The Liberal women deliberately encouraged women to acquire political power, both directly and indirectly. In contrast, most of the Primrose League’s active campaigners took less interest in matters specifically affecting women with the exception of the women’s suffrage issue on which members split. Rosamund Billington suggested that the early Women’s Liberal Associations were set up to combat many Liberals’ indifference to women’s suffrage, but those that were set up later did not necessarily have a suffragist agenda. The Liberal Federation began to develop its own annual conferences that covered many issues of interest to women. Though it too split on the issue of suffrage, the Federation was by 1902 calling on the Party to accept adult suffrage. Perhaps as significant, the Federation worked with many other women’s pressure groups and trade unions to achieve their common objectives: labour legislation, legal reform, national insurance provision.
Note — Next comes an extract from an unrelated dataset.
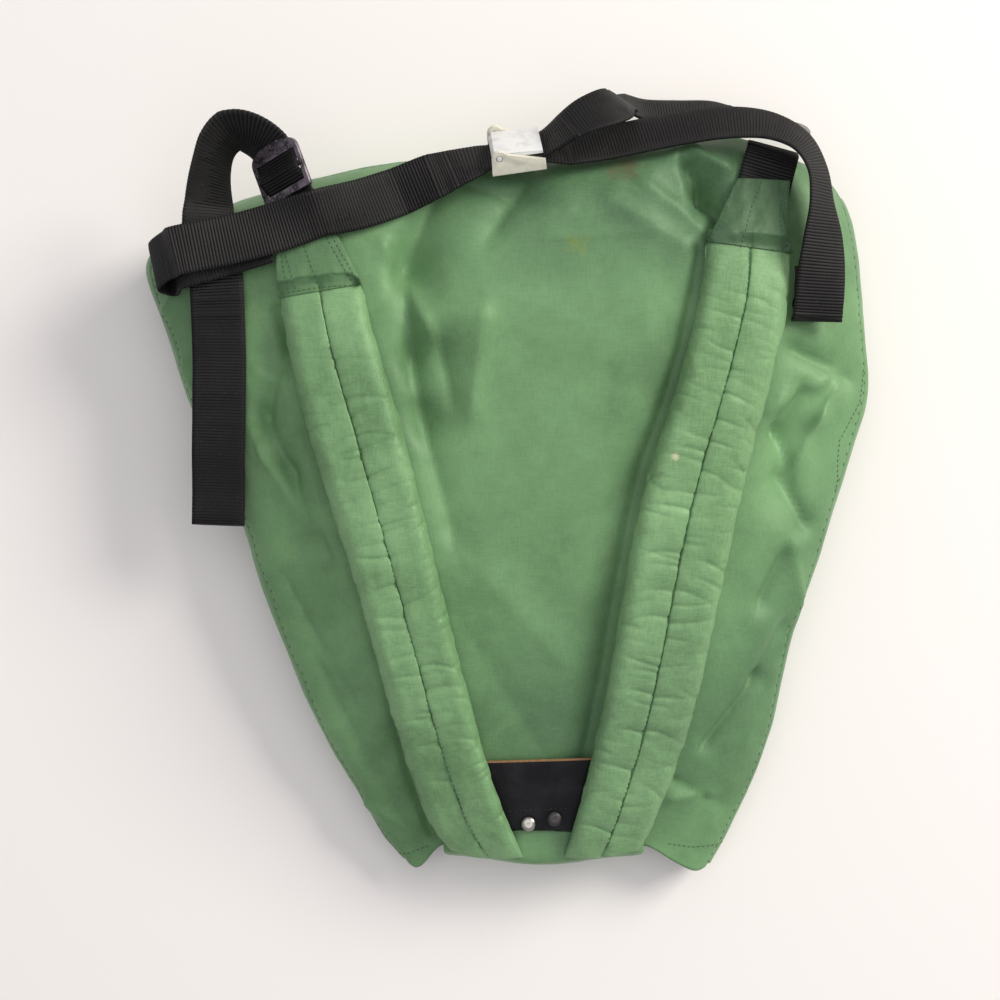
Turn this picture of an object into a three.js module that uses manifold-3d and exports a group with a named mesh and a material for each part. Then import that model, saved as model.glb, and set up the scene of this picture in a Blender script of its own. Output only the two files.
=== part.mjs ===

Liberal roots in nonconformity, in pressure group politics and in the politics of moral reform perhaps offered women a basis for feminist claims.
 On the role of women in the Primrose League see Janet Robb The Primrose League 1883-1906 New York, 1968 and Martin Pugh The Tories and the People, Oxford, 1984 and the broader study by Beatrix Campbell The Iron Ladies. Why do Women Vote Tory? Virago, 1987.
 Less has been written on Liberal women but see H.J. Hanham Elections and Party Management, Brighton, 1959, revised edition, 1978.